Every entry must be given again exactly.

[Records that describe objects]
====
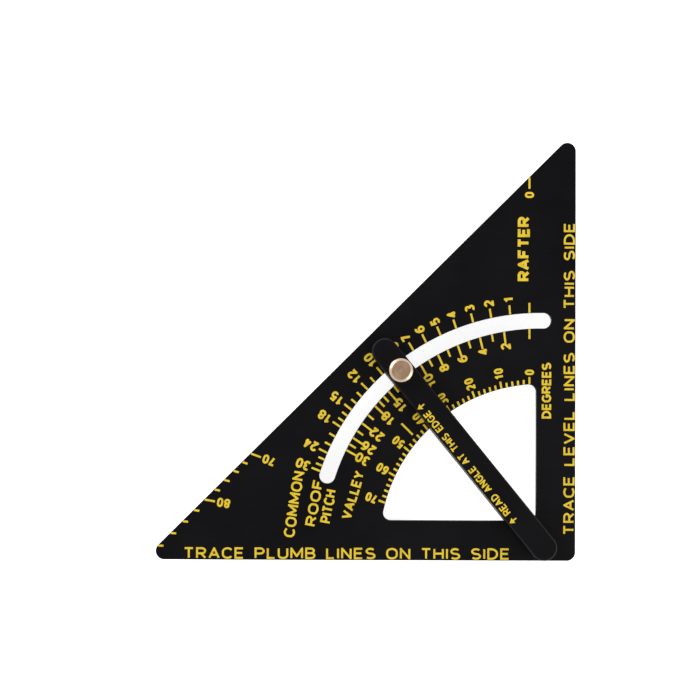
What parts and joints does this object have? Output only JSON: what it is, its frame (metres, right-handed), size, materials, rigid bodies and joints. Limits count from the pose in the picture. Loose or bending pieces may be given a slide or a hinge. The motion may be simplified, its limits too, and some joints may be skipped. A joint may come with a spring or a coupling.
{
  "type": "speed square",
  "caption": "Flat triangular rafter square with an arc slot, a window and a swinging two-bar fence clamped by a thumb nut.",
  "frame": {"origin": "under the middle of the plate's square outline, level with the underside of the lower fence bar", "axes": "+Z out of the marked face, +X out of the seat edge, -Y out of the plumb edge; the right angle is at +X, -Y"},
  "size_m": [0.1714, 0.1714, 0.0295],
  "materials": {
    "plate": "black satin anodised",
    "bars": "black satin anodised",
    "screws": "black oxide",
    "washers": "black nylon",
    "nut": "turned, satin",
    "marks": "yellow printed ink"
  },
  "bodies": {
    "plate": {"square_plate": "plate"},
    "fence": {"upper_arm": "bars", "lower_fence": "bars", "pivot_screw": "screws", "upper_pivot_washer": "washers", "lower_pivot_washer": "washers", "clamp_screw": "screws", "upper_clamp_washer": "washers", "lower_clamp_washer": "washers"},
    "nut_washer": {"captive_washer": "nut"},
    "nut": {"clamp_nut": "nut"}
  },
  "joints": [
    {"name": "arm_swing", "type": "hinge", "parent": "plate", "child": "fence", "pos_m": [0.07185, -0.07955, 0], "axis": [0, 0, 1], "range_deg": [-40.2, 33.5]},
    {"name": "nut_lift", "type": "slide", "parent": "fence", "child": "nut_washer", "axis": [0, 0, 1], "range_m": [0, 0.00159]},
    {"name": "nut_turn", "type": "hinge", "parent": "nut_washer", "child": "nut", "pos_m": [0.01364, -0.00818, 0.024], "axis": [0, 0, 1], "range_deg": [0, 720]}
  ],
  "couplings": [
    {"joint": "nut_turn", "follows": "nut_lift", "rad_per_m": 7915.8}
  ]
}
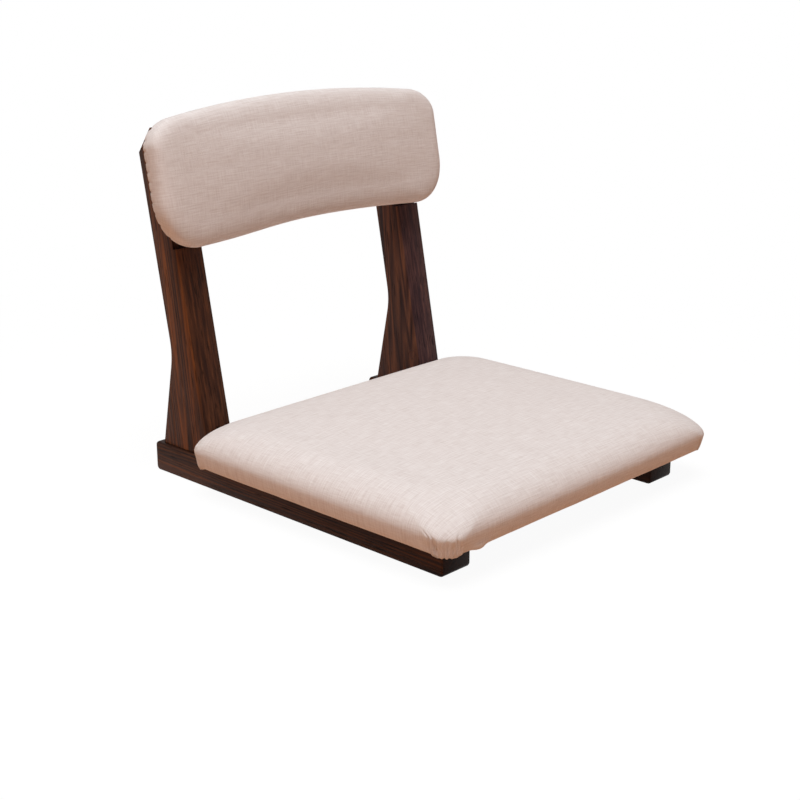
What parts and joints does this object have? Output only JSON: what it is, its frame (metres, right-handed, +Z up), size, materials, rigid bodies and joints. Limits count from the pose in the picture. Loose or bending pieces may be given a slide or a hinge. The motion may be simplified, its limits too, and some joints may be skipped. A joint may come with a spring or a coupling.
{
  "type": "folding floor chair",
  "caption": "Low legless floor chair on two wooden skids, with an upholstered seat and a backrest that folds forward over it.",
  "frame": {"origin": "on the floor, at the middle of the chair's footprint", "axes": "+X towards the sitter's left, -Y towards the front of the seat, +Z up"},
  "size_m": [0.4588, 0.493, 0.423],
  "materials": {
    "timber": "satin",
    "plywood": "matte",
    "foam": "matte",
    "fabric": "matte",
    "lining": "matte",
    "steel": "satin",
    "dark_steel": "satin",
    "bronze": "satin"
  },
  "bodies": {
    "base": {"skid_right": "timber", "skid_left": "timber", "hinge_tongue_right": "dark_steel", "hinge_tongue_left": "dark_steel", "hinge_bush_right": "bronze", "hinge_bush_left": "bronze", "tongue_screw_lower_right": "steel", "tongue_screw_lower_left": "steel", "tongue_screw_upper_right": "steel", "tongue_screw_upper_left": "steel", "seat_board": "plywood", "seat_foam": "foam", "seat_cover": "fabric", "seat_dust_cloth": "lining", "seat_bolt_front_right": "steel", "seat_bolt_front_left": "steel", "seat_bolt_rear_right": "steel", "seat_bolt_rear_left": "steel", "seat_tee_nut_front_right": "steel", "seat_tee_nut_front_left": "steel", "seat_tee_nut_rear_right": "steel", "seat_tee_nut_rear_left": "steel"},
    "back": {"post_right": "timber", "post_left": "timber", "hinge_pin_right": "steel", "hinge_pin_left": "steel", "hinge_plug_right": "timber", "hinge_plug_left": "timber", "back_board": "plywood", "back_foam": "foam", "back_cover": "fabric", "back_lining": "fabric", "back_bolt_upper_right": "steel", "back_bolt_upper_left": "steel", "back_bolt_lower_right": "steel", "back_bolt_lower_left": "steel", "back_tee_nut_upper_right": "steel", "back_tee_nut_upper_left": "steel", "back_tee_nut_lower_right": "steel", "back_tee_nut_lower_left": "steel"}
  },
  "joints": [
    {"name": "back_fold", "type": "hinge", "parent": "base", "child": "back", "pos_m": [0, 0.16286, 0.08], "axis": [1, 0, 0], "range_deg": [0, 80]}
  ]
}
====
▸ **Output of the exercise**
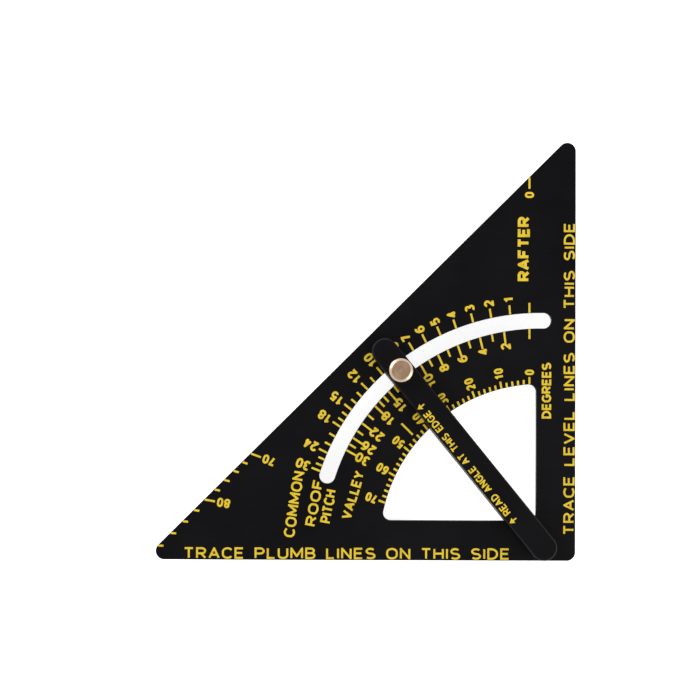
What parts and joints does this object have? Output only JSON: what it is, its frame (metres, right-handed), size, materials, rigid bodies and joints. Limits count from the pose in the picture. Loose or bending pieces may be given a slide or a hinge. The motion may be simplified, its limits too, and some joints may be skipped. A joint may come with a spring or a coupling.
{
  "type": "speed square",
  "caption": "Flat triangular rafter square with an arc slot, a window and a swinging two-bar fence clamped by a thumb nut.",
  "frame": {"origin": "under the middle of the plate's square outline, level with the underside of the lower fence bar", "axes": "+Z out of the marked face, +X out of the seat edge, -Y out of the plumb edge; the right angle is at +X, -Y"},
  "size_m": [0.1714, 0.1714, 0.0295],
  "materials": {
    "plate": "black satin anodised",
    "bars": "black satin anodised",
    "screws": "black oxide",
    "washers": "black nylon",
    "nut": "turned, satin",
    "marks": "yellow printed ink"
  },
  "bodies": {
    "plate": {"square_plate": "plate"},
    "fence": {"upper_arm": "bars", "lower_fence": "bars", "pivot_screw": "screws", "upper_pivot_washer": "washers", "lower_pivot_washer": "washers", "clamp_screw": "screws", "upper_clamp_washer": "washers", "lower_clamp_washer": "washers"},
    "nut_washer": {"captive_washer": "nut"},
    "nut": {"clamp_nut": "nut"}
  },
  "joints": [
    {"name": "arm_swing", "type": "hinge", "parent": "plate", "child": "fence", "pos_m": [0.07185, -0.07955, 0], "axis": [0, 0, 1], "range_deg": [-40.2, 33.5]},
    {"name": "nut_lift", "type": "slide", "parent": "fence", "child": "nut_washer", "axis": [0, 0, 1], "range_m": [0, 0.00159]},
    {"name": "nut_turn", "type": "hinge", "parent": "nut_washer", "child": "nut", "pos_m": [0.01364, -0.00818, 0.024], "axis": [0, 0, 1], "range_deg": [0, 720]}
  ],
  "couplings": [
    {"joint": "nut_turn", "follows": "nut_lift", "rad_per_m": 7915.8}
  ]
}
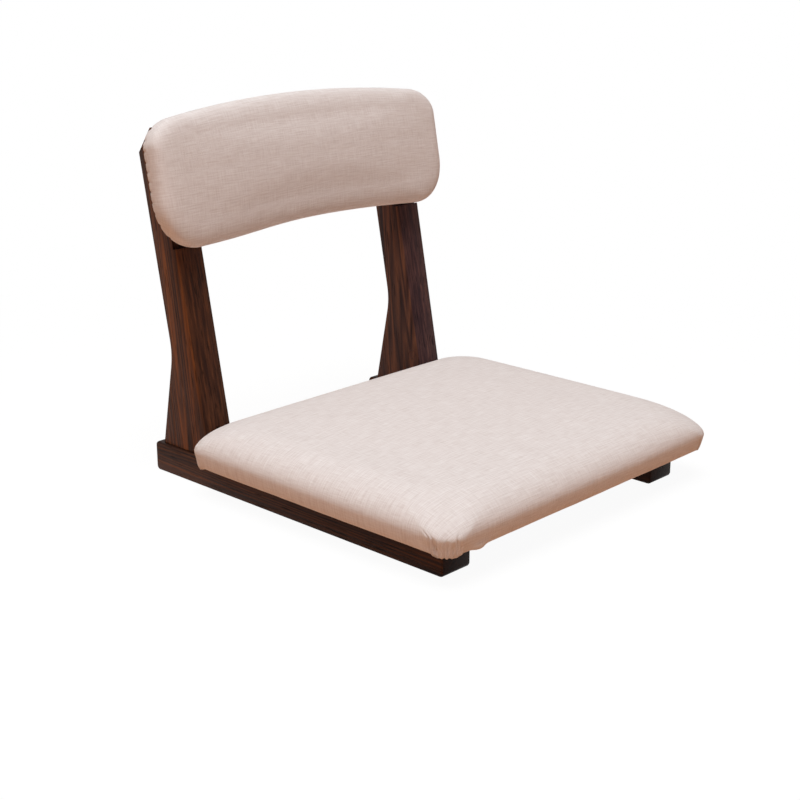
What parts and joints does this object have? Output only JSON: what it is, its frame (metres, right-handed, +Z up), size, materials, rigid bodies and joints. Limits count from the pose in the picture. Loose or bending pieces may be given a slide or a hinge. The motion may be simplified, its limits too, and some joints may be skipped. A joint may come with a spring or a coupling.
{
  "type": "folding floor chair",
  "caption": "Low legless floor chair on two wooden skids, with an upholstered seat and a backrest that folds forward over it.",
  "frame": {"origin": "on the floor, at the middle of the chair's footprint", "axes": "+X towards the sitter's left, -Y towards the front of the seat, +Z up"},
  "size_m": [0.4588, 0.493, 0.423],
  "materials": {
    "timber": "satin",
    "plywood": "matte",
    "foam": "matte",
    "fabric": "matte",
    "lining": "matte",
    "steel": "satin",
    "dark_steel": "satin",
    "bronze": "satin"
  },
  "bodies": {
    "base": {"skid_right": "timber", "skid_left": "timber", "hinge_tongue_right": "dark_steel", "hinge_tongue_left": "dark_steel", "hinge_bush_right": "bronze", "hinge_bush_left": "bronze", "tongue_screw_lower_right": "steel", "tongue_screw_lower_left": "steel", "tongue_screw_upper_right": "steel", "tongue_screw_upper_left": "steel", "seat_board": "plywood", "seat_foam": "foam", "seat_cover": "fabric", "seat_dust_cloth": "lining", "seat_bolt_front_right": "steel", "seat_bolt_front_left": "steel", "seat_bolt_rear_right": "steel", "seat_bolt_rear_left": "steel", "seat_tee_nut_front_right": "steel", "seat_tee_nut_front_left": "steel", "seat_tee_nut_rear_right": "steel", "seat_tee_nut_rear_left": "steel"},
    "back": {"post_right": "timber", "post_left": "timber", "hinge_pin_right": "steel", "hinge_pin_left": "steel", "hinge_plug_right": "timber", "hinge_plug_left": "timber", "back_board": "plywood", "back_foam": "foam", "back_cover": "fabric", "back_lining": "fabric", "back_bolt_upper_right": "steel", "back_bolt_upper_left": "steel", "back_bolt_lower_right": "steel", "back_bolt_lower_left": "steel", "back_tee_nut_upper_right": "steel", "back_tee_nut_upper_left": "steel", "back_tee_nut_lower_right": "steel", "back_tee_nut_lower_left": "steel"}
  },
  "joints": [
    {"name": "back_fold", "type": "hinge", "parent": "base", "child": "back", "pos_m": [0, 0.16286, 0.08], "axis": [1, 0, 0], "range_deg": [0, 80]}
  ]
}